**Task statement:**
Pick out the lines containing "pose".

Saved entries
★ ★ ★ ★ ★ ★ ★
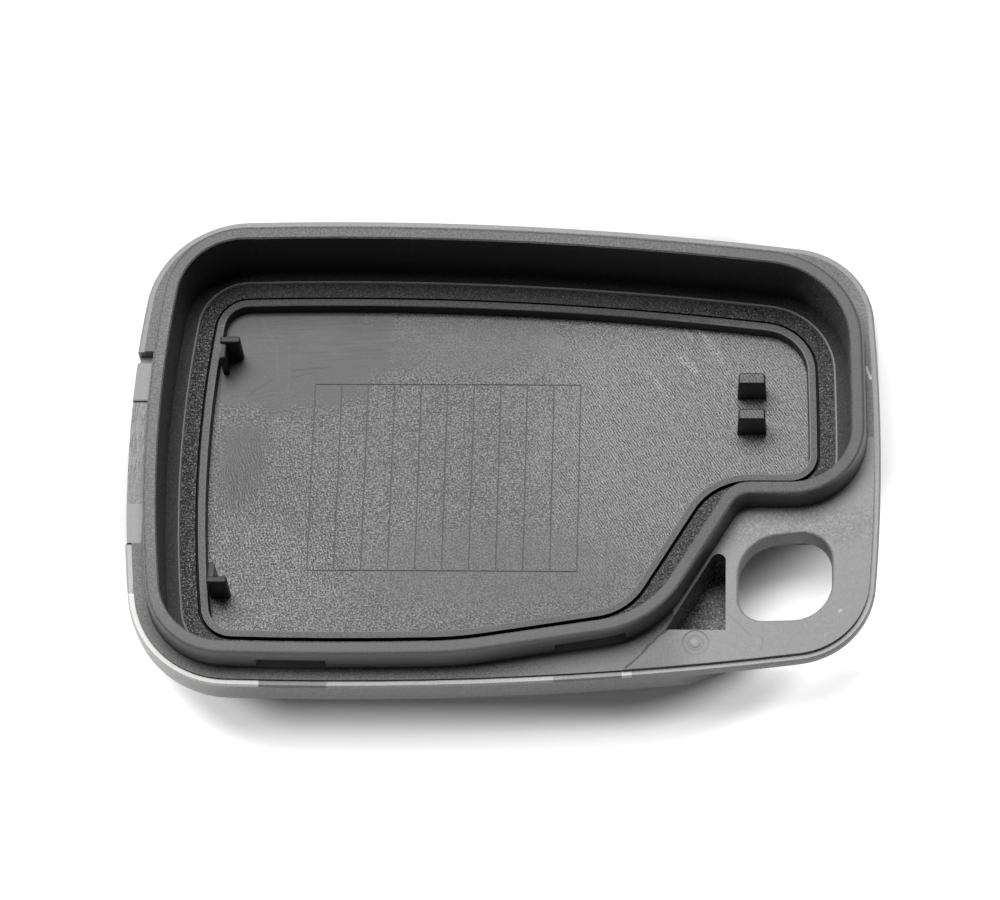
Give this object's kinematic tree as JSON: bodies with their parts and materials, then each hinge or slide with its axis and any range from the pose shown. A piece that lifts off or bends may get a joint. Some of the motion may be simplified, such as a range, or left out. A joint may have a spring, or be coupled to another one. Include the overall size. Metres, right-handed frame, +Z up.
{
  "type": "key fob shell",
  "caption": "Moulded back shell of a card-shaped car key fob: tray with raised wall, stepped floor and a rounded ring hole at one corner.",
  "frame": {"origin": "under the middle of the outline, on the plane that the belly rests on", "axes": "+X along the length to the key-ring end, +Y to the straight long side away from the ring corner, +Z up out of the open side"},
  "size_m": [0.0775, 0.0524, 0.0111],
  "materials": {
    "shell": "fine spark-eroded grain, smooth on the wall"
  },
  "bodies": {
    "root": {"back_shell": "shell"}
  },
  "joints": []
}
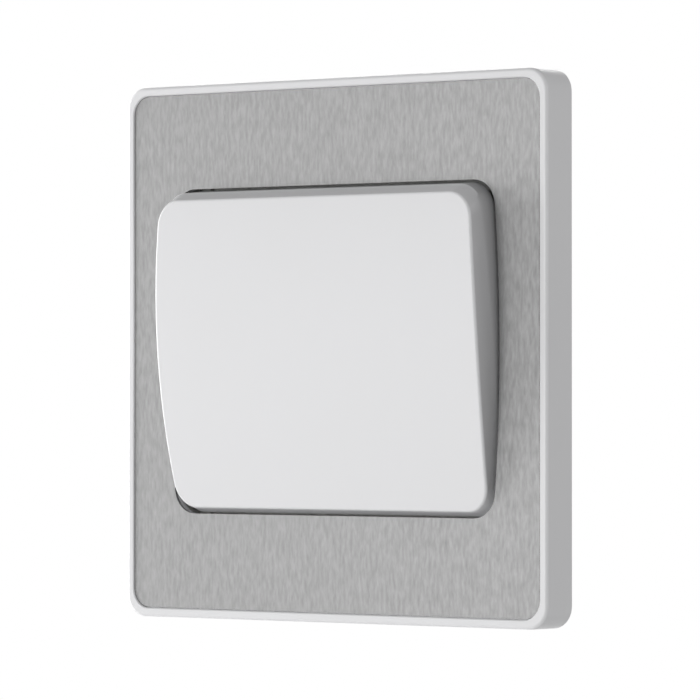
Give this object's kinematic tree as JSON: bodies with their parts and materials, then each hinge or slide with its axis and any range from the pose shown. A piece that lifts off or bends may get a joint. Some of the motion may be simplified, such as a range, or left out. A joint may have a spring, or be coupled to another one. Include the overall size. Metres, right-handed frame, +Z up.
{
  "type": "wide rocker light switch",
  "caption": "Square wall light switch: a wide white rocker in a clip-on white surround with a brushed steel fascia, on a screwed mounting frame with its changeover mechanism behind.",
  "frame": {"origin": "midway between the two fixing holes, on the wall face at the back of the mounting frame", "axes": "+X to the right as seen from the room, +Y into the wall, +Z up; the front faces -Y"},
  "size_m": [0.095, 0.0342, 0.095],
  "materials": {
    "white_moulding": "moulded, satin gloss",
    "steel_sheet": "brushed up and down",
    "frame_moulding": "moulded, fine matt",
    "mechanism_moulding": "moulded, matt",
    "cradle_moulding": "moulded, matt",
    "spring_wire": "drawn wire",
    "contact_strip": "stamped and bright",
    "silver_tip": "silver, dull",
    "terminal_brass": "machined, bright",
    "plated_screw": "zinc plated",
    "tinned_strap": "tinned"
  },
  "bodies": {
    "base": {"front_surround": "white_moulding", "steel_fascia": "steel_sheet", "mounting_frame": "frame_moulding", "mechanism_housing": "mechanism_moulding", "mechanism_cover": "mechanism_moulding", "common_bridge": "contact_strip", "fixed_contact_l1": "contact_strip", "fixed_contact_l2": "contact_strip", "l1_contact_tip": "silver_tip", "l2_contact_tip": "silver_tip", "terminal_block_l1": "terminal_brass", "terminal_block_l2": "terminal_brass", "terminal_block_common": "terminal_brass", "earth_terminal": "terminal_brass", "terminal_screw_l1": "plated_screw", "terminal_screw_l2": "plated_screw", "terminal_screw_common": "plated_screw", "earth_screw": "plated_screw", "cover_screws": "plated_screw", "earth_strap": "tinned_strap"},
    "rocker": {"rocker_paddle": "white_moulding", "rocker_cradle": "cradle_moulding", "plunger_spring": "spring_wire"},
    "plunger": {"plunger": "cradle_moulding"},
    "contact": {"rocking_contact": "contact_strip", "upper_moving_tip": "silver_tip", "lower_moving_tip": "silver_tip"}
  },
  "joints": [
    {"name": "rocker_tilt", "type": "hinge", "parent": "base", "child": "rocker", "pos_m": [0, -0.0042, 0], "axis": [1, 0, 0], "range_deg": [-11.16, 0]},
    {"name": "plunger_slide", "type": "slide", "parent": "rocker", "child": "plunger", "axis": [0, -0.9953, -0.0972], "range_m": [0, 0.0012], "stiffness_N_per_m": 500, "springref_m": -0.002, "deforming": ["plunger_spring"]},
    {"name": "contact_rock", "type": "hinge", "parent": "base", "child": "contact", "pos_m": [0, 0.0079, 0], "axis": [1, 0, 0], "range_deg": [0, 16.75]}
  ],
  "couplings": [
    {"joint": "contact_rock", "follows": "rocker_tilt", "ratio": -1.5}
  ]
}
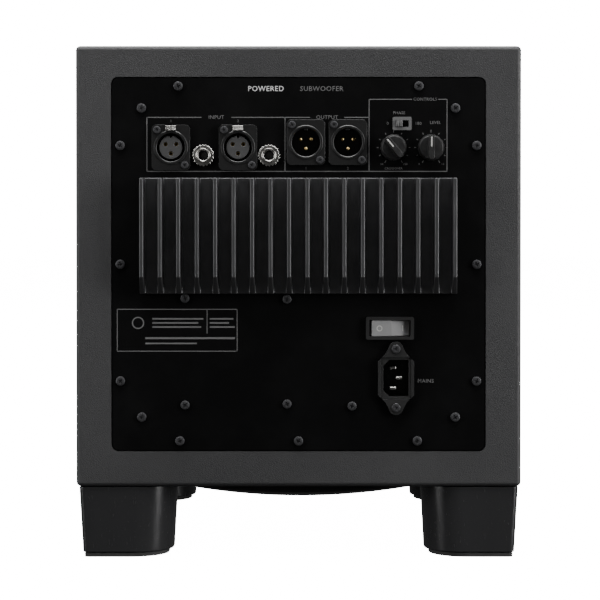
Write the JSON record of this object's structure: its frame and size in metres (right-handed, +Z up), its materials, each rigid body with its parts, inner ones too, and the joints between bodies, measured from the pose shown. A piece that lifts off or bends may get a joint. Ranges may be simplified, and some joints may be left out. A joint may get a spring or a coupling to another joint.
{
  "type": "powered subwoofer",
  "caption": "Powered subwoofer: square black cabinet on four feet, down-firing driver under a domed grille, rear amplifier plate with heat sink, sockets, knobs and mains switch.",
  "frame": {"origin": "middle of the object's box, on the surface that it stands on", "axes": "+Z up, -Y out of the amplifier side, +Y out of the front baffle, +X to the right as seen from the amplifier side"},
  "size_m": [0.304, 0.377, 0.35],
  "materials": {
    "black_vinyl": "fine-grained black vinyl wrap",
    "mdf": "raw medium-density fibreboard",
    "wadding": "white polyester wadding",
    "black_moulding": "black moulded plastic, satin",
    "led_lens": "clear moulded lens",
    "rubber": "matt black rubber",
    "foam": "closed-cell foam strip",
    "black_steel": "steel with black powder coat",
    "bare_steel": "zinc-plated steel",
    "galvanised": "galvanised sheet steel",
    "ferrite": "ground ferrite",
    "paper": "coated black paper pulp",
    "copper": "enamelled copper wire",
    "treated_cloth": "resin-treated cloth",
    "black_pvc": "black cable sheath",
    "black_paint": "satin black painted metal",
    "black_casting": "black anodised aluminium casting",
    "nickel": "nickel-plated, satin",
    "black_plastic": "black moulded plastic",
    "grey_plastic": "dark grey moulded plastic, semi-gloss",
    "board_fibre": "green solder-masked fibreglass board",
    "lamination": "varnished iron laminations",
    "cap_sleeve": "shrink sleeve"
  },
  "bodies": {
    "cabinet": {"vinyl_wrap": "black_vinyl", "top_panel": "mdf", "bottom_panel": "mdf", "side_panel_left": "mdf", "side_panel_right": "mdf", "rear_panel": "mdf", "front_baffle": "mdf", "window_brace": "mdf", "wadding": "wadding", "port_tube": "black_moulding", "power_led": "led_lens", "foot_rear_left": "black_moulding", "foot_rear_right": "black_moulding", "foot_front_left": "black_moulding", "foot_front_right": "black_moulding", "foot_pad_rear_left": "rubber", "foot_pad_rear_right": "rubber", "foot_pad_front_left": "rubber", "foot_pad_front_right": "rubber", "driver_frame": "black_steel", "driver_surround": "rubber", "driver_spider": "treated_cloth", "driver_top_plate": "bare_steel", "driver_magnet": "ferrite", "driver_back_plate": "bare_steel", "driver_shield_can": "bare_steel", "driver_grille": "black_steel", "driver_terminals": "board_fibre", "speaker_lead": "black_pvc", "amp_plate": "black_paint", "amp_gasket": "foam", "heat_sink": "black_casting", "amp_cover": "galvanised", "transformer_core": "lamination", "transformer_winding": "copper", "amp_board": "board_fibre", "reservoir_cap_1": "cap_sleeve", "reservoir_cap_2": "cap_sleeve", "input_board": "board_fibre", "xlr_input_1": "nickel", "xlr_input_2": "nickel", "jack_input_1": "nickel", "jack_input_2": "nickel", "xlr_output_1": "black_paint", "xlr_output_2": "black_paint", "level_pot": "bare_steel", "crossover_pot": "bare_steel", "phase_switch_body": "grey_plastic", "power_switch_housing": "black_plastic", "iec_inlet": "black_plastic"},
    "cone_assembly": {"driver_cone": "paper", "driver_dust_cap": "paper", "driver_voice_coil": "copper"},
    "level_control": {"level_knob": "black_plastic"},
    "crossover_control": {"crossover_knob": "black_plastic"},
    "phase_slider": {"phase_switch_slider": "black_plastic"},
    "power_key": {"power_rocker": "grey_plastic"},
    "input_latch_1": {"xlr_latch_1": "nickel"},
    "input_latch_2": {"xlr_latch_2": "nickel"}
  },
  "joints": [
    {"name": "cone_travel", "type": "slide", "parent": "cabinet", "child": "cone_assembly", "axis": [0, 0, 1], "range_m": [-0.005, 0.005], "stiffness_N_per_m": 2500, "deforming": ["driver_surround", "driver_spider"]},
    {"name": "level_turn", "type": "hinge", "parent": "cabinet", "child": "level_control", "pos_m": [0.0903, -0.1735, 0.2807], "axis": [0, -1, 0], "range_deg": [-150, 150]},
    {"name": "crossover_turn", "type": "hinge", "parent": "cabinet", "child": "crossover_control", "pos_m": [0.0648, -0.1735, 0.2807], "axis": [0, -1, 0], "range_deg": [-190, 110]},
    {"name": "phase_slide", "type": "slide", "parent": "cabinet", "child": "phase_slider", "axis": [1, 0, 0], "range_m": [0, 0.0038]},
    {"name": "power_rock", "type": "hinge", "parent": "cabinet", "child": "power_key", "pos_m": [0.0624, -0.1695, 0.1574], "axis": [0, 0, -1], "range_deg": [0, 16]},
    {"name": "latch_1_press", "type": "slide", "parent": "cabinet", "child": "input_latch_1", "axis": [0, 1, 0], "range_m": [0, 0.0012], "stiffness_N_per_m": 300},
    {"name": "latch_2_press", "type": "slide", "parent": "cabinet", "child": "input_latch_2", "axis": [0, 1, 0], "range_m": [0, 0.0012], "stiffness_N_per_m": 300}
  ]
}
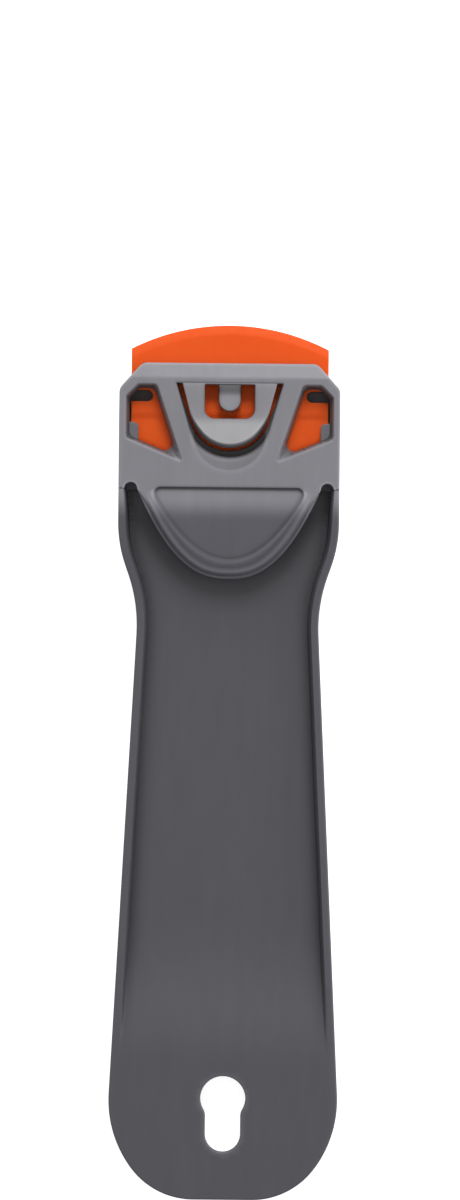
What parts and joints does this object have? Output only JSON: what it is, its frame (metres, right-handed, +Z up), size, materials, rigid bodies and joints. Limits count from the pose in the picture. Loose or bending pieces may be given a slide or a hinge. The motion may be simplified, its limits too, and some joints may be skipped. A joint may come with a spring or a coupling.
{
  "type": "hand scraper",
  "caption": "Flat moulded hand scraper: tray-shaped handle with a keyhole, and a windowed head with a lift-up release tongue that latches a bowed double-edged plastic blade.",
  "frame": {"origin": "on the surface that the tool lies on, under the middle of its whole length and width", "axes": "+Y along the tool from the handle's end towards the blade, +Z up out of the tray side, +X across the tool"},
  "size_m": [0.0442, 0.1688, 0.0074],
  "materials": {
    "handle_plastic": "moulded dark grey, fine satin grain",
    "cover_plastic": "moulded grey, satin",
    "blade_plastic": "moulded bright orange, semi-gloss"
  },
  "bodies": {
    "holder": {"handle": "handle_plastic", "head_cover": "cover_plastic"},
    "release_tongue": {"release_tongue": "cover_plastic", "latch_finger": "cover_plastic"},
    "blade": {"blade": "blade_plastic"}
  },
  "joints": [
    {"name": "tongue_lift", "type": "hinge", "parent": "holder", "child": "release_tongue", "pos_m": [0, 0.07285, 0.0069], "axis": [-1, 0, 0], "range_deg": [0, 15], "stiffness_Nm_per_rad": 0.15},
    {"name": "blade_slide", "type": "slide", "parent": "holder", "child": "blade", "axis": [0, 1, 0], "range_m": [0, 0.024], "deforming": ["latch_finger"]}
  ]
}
★ ★ ★ ★ ★ ★ ★
**Written response:**
Give this object's kinematic tree as JSON: bodies with their parts and materials, then each hinge or slide with its axis and any range from the pose shown. A piece that lifts off or bends may get a joint. Some of the motion may be simplified, such as a range, or left out. A joint may have a spring, or be coupled to another one. Include the overall size. Metres, right-handed frame, +Z up.
Give this object's kinematic tree as JSON: bodies with their parts and materials, then each hinge or slide with its axis and any range from the pose shown. A piece that lifts off or bends may get a joint. Some of the motion may be simplified, such as a range, or left out. A joint may have a spring, or be coupled to another one. Include the overall size. Metres, right-handed frame, +Z up.
Write the JSON record of this object's structure: its frame and size in metres (right-handed, +Z up), its materials, each rigid body with its parts, inner ones too, and the joints between bodies, measured from the pose shown. A piece that lifts off or bends may get a joint. Ranges may be simplified, and some joints may be left out. A joint may get a spring or a coupling to another joint.
What parts and joints does this object have? Output only JSON: what it is, its frame (metres, right-handed, +Z up), size, materials, rigid bodies and joints. Limits count from the pose in the picture. Loose or bending pieces may be given a slide or a hinge. The motion may be simplified, its limits too, and some joints may be skipped. A joint may come with a spring or a coupling.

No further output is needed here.